>> Begin Information given

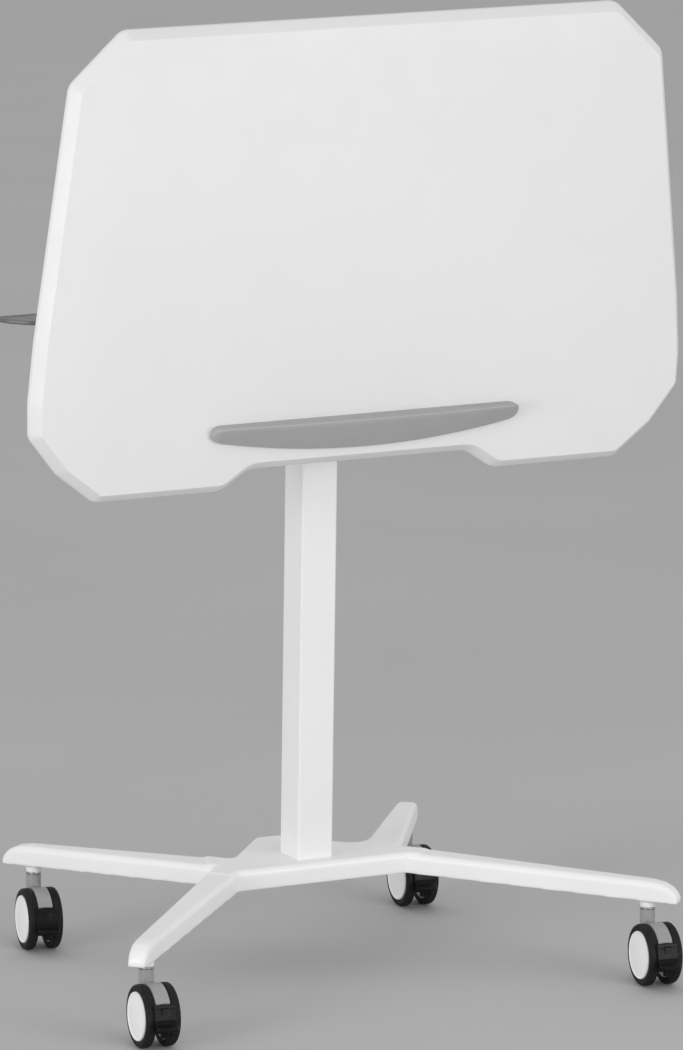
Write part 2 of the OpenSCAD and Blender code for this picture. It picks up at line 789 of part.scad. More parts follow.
// Curved fork between the wheels, with the swivelling neck
module fork() {
    axle_c = [-trail, wheel_r];
    color(grey) difference() {
        union() {
            plate_yz(concat(
                arc(axle_c, fork_r, 0, strap_angle, 32),
                [pedal_pivot + [-3, -1.5], pedal_pivot + [0, -4.6], [-trail - 8, wheel_r - 7]],
                arc(axle_c, 9, 230, 320, 8)
            ), -fork_half, fork_half);
            translate([0, 0, wheel_r + 16]) cylinder(r = neck_r, h = neck_top_z - wheel_r - 16);
            rod_y(3.2, -neck_r - 1.4, -neck_r + 1, 0.6, wheel_r + 29.3);
        }
        translate([0, 0, 59]) cylinder(r = stem_r + run, h = 20);
        rod_x(axle_r + 0.02, -20, 20, -trail, wheel_r);
        rod_x(trunnion_r + run, -20, 20, pedal_pivot.x, pedal_pivot.y);
        translate([-slot_half, -trail - 40, wheel_r - 14])
            cube([2 * slot_half, 30, 30.6]);
    }
}

module axle() {
    color(steel) rod_x(axle_r, -13.2, 13.2, -trail, wheel_r);
}

disc_in_x = fork_half + 0.6;    // inner face of a wheel

// Wheel disc on the +X side, with its domed outer cap
module disc() {
    color(white) translate([0, -trail, wheel_r]) rotate([0, 90, 0]) rotate_extrude($fn = 96) polygon([
        [axle_r + run, disc_in_x], [7, disc_in_x], [7, 10.5], [19, 10.5], [19, disc_in_x + 0.6],
        [disc_r, disc_in_x + 0.6], [disc_r, castor_half_w - 1.4], [disc_r - 0.6, castor_half_w - 0.4],
        [disc_r - 1.8, castor_half_w - 0.4], [disc_r - 2.4, castor_half_w - 0.9],
        [10, castor_half_w - 0.2], [0, castor_half_w], [0, 13.6], [axle_r + run, 13.6]
    ]);
}

// Tyre on the +X side, with soft shoulders
module tyre() {
    in_r = disc_r + 0.02;
    color(black) translate([0, -trail, wheel_r]) rotate([0, 90, 0]) rotate_extrude($fn = 96) polygon(concat(
        [[in_r, disc_in_x], [wheel_r - 2.2, disc_in_x]],
        arc([wheel_r - 2.2, disc_in_x + 2.2], 2.2, -90, 0, 5),
        arc([wheel_r - 3.4, castor_half_w - 4.6], 3.4, 0, 80, 6),
        [[disc_r + 1.2, castor_half_w - 1.6], [in_r, castor_half_w - 2.2]]
    ));
}

module disc_a() {
    mirror([1, 0, 0]) disc();
}

module tyre_a() {
    mirror([1, 0, 0]) tyre();
}

pedal_half = 10.7;
pedal_gap_r = wheel_r + 0.9;    // radius that the wide part of the pedal stays outside
tab_half = 4;

// Brake pedal: a wide foot plate in front of both wheels, on an arm between them
module pedal() {
    c = [-trail, wheel_r];
    shelf_y = -trail - 43;
    color(black) {
        intersection() {
            plate_yz(concat(
                arc(c, pedal_gap_r, 149.5, 192, 8),
                [
                    c + [-33.6, -9.4], c + [-35, -8], c + [-35.2, -6],
                    c + [-42.2, -5], c + [-43, -3.9], c + [-42.2, -2.7], c + [-35.4, -0.4],
                    c + [-32.6, 2.6], c + [-31.2, 7], c + [-30.2, 12], c + [-28.6, 16]
                ]
            ), -pedal_half, pedal_half);
            linear_extrude(60) polygon(rounded([
                [pedal_half, shelf_y, 5], [pedal_half, 0, 0], [-pedal_half, 0, 0], [-pedal_half, shelf_y, 5]
            ]));
        }
        plate_yz([
            c + [-30.2, 13.5], c + [-32.6, -1], c + [-32.6, -13.6], c + [-31, -14.4], c + [-29.4, -13.4],
            c + [-26, -5], pedal_pivot + [3.4, -4], pedal_pivot + [4, 0],
            pedal_pivot + [2.2, 2.4], pedal_pivot + [-2, 2.6]
        ], -slot_half + slip, slot_half - slip);
        plate_yz([
            c + [-32.8, -6], c + [-32.8, -13.8], c + [-31.2, -14.8], c + [-29.2, -13.6], c + [-29.8, -6]
        ], -tab_half, tab_half);
        rod_x(trunnion_r, -fork_half, fork_half, pedal_pivot.x, pedal_pivot.y);
    }
}

base_casting();
stem_sockets();
castor_stems();
foot_plate();
foot_screws();
outer_column();
column_collar();
gas_cylinder();
gas_rod_guide();
gas_spring_nut();
inner_column();
inner_glide();
gas_rod();
head_bracket();
lever_block();
block_screws();
lever_pins();
tilt_shaft();
shaft_clips();
release_pin();
height_lever();
height_paddle();
tilt_lever();
tilt_paddle();
friction_shoe();
board();
ledge();
ledge_screws();
tilt_bracket();
bracket_screws();
tilt_bushes();
friction_sector();
at_castor(0) fork();  // fork_front_left
at_castor(0) axle();  // axle_front_left
at_castor(0) pedal();  // pedal_front_left
at_castor(0) disc_a();  // disc_a_front_left
at_castor(0) disc();  // disc_b_front_left
at_castor(0) tyre_a();  // tyre_a_front_left
at_castor(0) tyre();  // tyre_b_front_left
at_castor(1) fork();  // fork_front_right
at_castor(1) axle();  // axle_front_right
at_castor(1) pedal();  // pedal_front_right
at_castor(1) disc_a();  // disc_a_front_right
at_castor(1) disc();  // disc_b_front_right
at_castor(1) tyre_a();  // tyre_a_front_right
at_castor(1) tyre();  // tyre_b_front_right
at_castor(2) fork();  // fork_rear_left
at_castor(2) axle();  // axle_rear_left
at_castor(2) pedal();  // pedal_rear_left
at_castor(2) disc_a();  // disc_a_rear_left
at_castor(2) disc();  // disc_b_rear_left
at_castor(2) tyre_a();  // tyre_a_rear_left
at_castor(2) tyre();  // tyre_b_rear_left
at_castor(3) fork();  // fork_rear_right
at_castor(3) axle();  // axle_rear_right
at_castor(3) pedal();  // pedal_rear_right
at_castor(3) disc_a();  // disc_a_rear_right
at_castor(3) disc();  // disc_b_rear_right
at_castor(3) tyre_a();  // tyre_a_rear_right
at_castor(3) tyre();  // tyre_b_rear_right
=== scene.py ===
"""A portable drawing board on a castor base: pieces, materials, light and camera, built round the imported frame."""

import json
import math

import bmesh
import bpy
from mathutils import Matrix, Vector

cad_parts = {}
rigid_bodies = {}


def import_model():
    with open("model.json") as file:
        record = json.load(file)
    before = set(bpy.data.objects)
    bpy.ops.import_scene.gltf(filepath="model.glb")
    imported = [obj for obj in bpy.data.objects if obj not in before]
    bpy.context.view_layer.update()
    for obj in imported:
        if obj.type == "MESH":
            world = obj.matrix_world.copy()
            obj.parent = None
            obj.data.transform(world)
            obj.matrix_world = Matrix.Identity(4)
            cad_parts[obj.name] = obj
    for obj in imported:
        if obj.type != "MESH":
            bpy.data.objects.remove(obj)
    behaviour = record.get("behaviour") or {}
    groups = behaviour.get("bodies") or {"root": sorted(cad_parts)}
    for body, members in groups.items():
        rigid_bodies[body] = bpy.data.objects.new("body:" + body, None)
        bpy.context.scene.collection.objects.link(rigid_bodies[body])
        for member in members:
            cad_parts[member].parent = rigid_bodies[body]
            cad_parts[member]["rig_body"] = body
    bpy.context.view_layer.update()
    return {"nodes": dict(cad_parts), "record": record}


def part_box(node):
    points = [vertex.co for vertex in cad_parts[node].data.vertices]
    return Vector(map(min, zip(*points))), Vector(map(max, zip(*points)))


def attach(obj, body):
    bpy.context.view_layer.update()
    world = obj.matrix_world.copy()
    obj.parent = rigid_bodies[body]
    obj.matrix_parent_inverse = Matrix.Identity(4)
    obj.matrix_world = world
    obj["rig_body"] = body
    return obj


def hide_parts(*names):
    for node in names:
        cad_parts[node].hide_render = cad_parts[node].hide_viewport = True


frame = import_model()
NODES = frame["nodes"]
RECORD = frame["record"]
MM = 0.001
SAME_POINT = 0.002 * MM  # CAD meshes repeat their points along edges, and points this close are one
CASTORS = ("front_left", "front_right", "rear_left", "rear_right")


# ---------------------------------------------------------------- materials

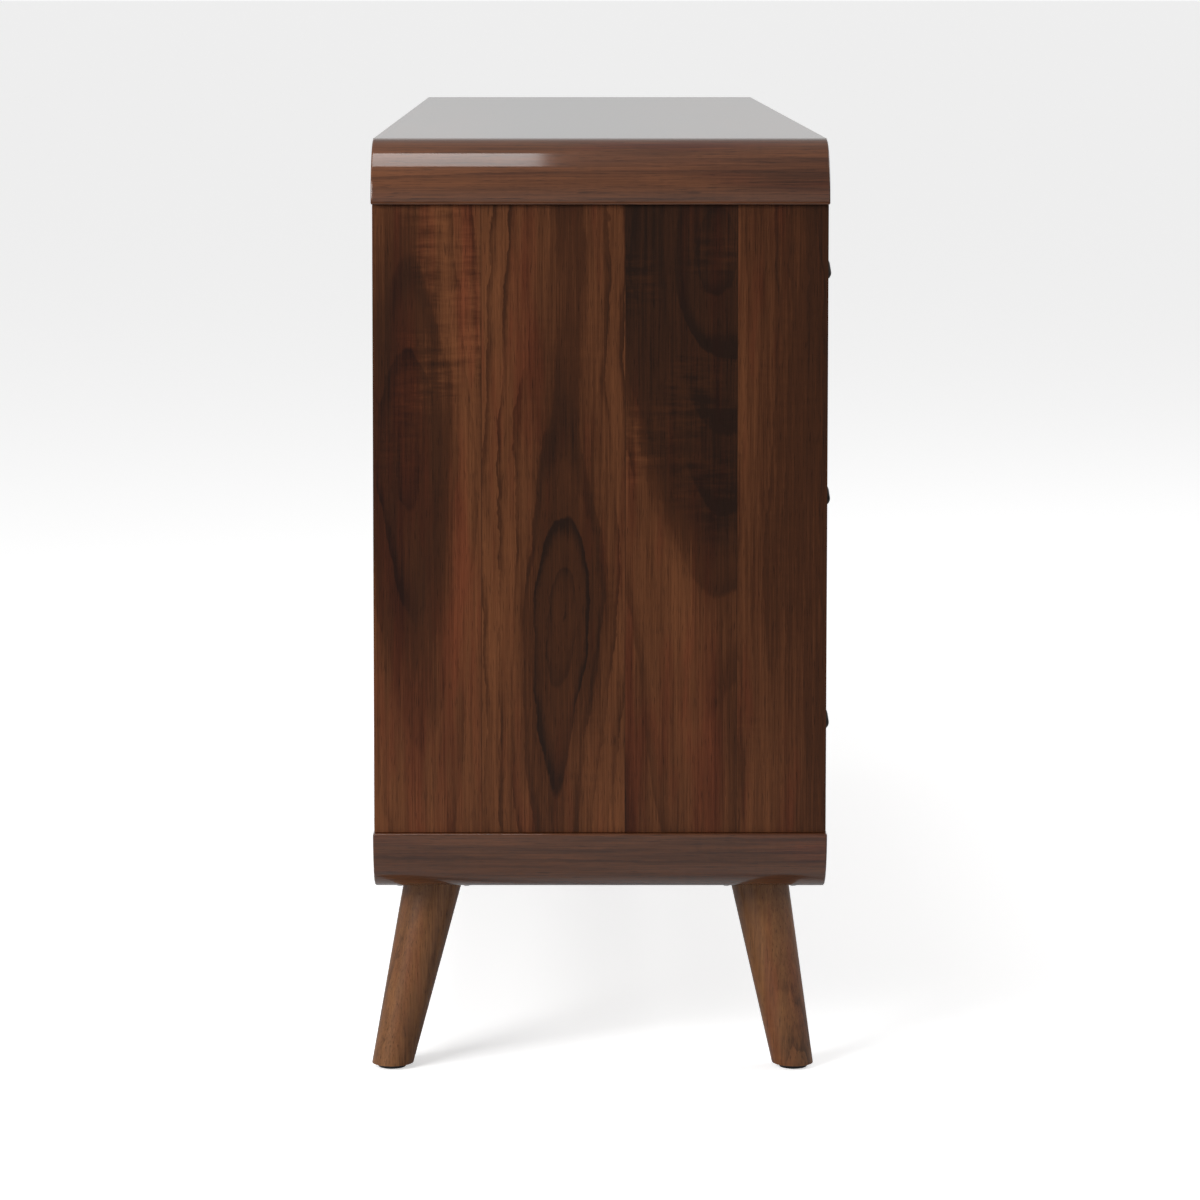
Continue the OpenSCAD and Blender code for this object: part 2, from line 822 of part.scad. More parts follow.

>> End Information given

Short task =
Quote, with nothing altered, all lines from the start of the entries to the line that carries "disc_in_x = fork_half", inclusive.

Answer to the exercise =
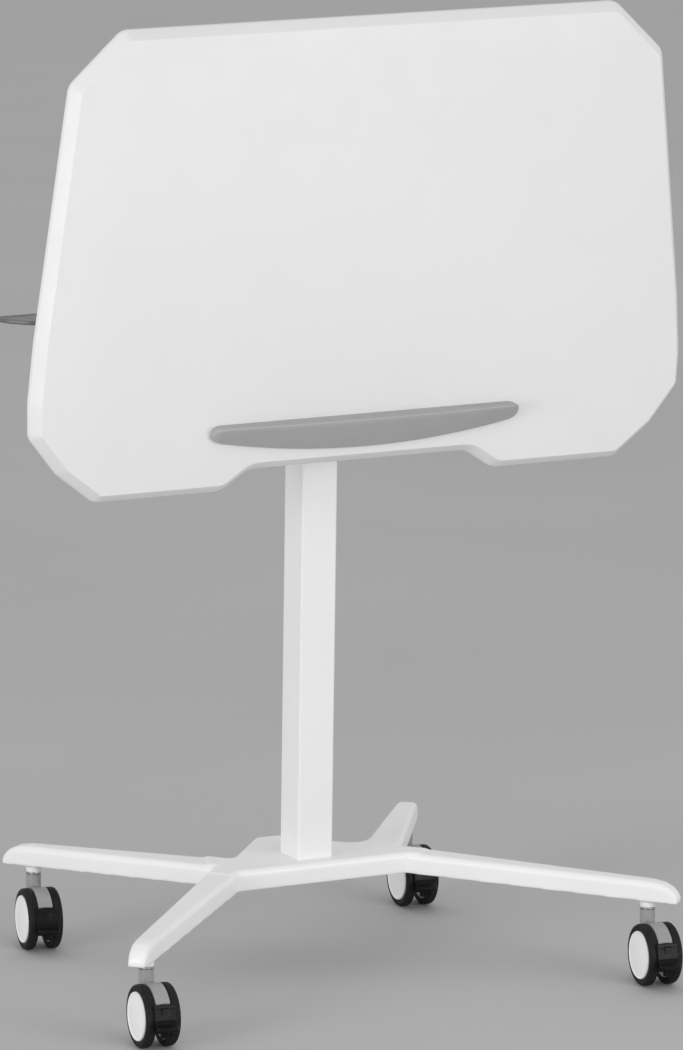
Write part 2 of the OpenSCAD and Blender code for this picture. It picks up at line 789 of part.scad. More parts follow.
// Curved fork between the wheels, with the swivelling neck
module fork() {
    axle_c = [-trail, wheel_r];
    color(grey) difference() {
        union() {
            plate_yz(concat(
                arc(axle_c, fork_r, 0, strap_angle, 32),
                [pedal_pivot + [-3, -1.5], pedal_pivot + [0, -4.6], [-trail - 8, wheel_r - 7]],
                arc(axle_c, 9, 230, 320, 8)
            ), -fork_half, fork_half);
            translate([0, 0, wheel_r + 16]) cylinder(r = neck_r, h = neck_top_z - wheel_r - 16);
            rod_y(3.2, -neck_r - 1.4, -neck_r + 1, 0.6, wheel_r + 29.3);
        }
        translate([0, 0, 59]) cylinder(r = stem_r + run, h = 20);
        rod_x(axle_r + 0.02, -20, 20, -trail, wheel_r);
        rod_x(trunnion_r + run, -20, 20, pedal_pivot.x, pedal_pivot.y);
        translate([-slot_half, -trail - 40, wheel_r - 14])
            cube([2 * slot_half, 30, 30.6]);
    }
}

module axle() {
    color(steel) rod_x(axle_r, -13.2, 13.2, -trail, wheel_r);
}

disc_in_x = fork_half + 0.6;    // inner face of a wheel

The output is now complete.